Tours of downtown Goree, with the animated planning discussions led by Tammie Trainham, an eye opening visit to Todd Leake Farms in Vera and its’ 20,000 + native plants watered and fertilized from the old fish tank and drive by viewing of Knox County’s only orchard had the entourage engaged in multiple “What if” conversations as they arrived at Ranger Creek Lodge for lunch. Amid “oohs and awes” over the facility and expressions of surprise at the size of this major tourist operation, which brings guests from across the United States to Knox County, everyone enjoyed a delicious lunch, and the even more delicious air conditioning, while host Randy Walker shared the story of how this successful business started from the families need to diversify and find extra income from their traditional farming operation.

Rejuvenated, the tour moved to the beautiful and inspirational St. Joseph’s Church in Rhineland, itself a parable for the ability of a farm community to accomplish greatness with hard work and dedication. The tour guide was Dot Myers. Imagining a group of farmers making bricks, carving alters and statuary over 30 years, through the Great Depression, drought, sandstorms and World War II then putting it all together to create the magnificence and beauty of this traditionally beautiful building would convince the most cynical of what a small group of dedicated souls can accomplish.

Crossing The Narrows, Knox County’s National Historic Landmark, and the basis of Knox County’s national recognition in natural science and historic circles, taking a few moments to reflect on its’ significance as the watersheds split, sending one rivers’ water to the Mississippi and the other to the Gulf of Mexico, changing bird and wildlife designations as “eastern or western” species and historically making up the major corridor where Native American, Military and Frontier civilizations moved across the country, inspired a flurry of suggestions and comments from the tourism, nature education, history and event professionals in the group on the potential marketing opportunities to bring visitors to Knox County.

Like all good tours, the Real Ranch Country Tour paused with plenty of time and opportunity to spend money with the merchants, back in Benjamin, before gearing up again for the evenings’ entertainment in Truscott. Following a visit with Wyman Meinzer at the historic County Jail and primed for historic observation after a visit to the new Museum and presentation on the regions history by Clara Brown, participants literally stepped back in time on arrival in Truscott. An old fashioned community dinner, horse drawn stage coach, chuck wagon and “war” wagon rides and tours of the historic renovation set the stage for storytelling, poetry and harmonica by Tibb Burnett and story in song with Andy Wilkinson, Texas Tech University, Southwest Collection.

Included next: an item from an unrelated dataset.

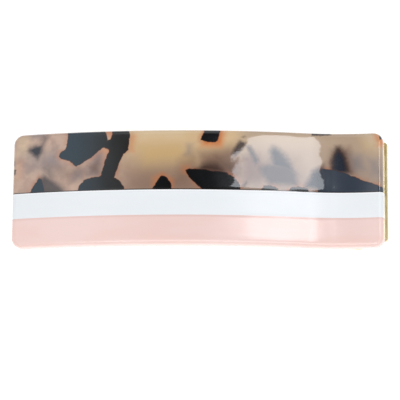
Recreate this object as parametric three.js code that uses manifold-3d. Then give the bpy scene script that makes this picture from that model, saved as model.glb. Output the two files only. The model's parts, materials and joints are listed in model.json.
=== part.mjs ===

Rested up physically and charged mentally with the sights and conversations of the last 36 hours the Symposium convened Saturday morning at Stanfield’s Big Honker Lodge near Knox City. Welcomed by Knox City Mayor, and Lodge owner, Jeff Stanfield, the group began the day in awe of the fact that this small town business is the largest waterfowl hunting outfitter in the United States, even though many people in Knox County are unaware of its very existence. Professional presentations and the report from the Assessment Team, led by Eden Texas’ Economic Development and Tourism Director, Genora Young, soon turned to serious reflection and planning around the theme “How to Sell Your Hometown without Selling Your Soul”. Recurring comments by local participants like Jerry Bob Daniel, repeated their desire to diversify, to bring visitors to Knox County, to host them and have them enjoy our assets and life style and to be sure that what they enjoyed while they were here was authentic, respectful of our roots and reflective of our integrity. Andy Wilkinson led a discussion of how our art and history can frame that, Bob Rogers and Dick Wilberforce encouraged reflection on keeping it real and keeping it simple and bringing in other aspects of our natural resources. All three were key to remembering that we have more to offer than hunting. Just as these first businesses diversified from traditional commodity production agriculture to hunting, now we have the opportunity to diversify again, to expand our economy and opportunities to host and perhaps become home to others who enjoy and cherish the natural gifts we’ve been blessed with in Knox County. Resource team members from Texas Department of Agriculture, Texas Workforce Solutions, Texas Historic Commission, Texas Parks and Wildlife Department, Baylor County and Texas Prairie Rivers Region kept local participants busy taking notes as they presented sources for funding and technical support for local development and tourism projects and offered their own commentary on the possibilities they had seen over the last 3 days.

Steve Pepper, Knox City entrepreneur, closed the symposium’s program with a local outlook and response encouraging and challenging the local group from his own changed perspective, to become aware and involved. Pepper encouraged his friends and neighbors to do as he planned to, channel the time and energy used to develop success individually into a cooperative effort to preserve and develop Knox County together, benefiting each of us personally and communally.

Knox County Visioning Team’s Community Development Director, who organized the First Ever Real Rural Tourism Symposium, when asked to comment on the success of the event and what she hoped to see come from it offered her favorite quote “Never, ever doubt the ability of a small, dedicated group of people to change the world. In fact it’s the only thing that ever has.”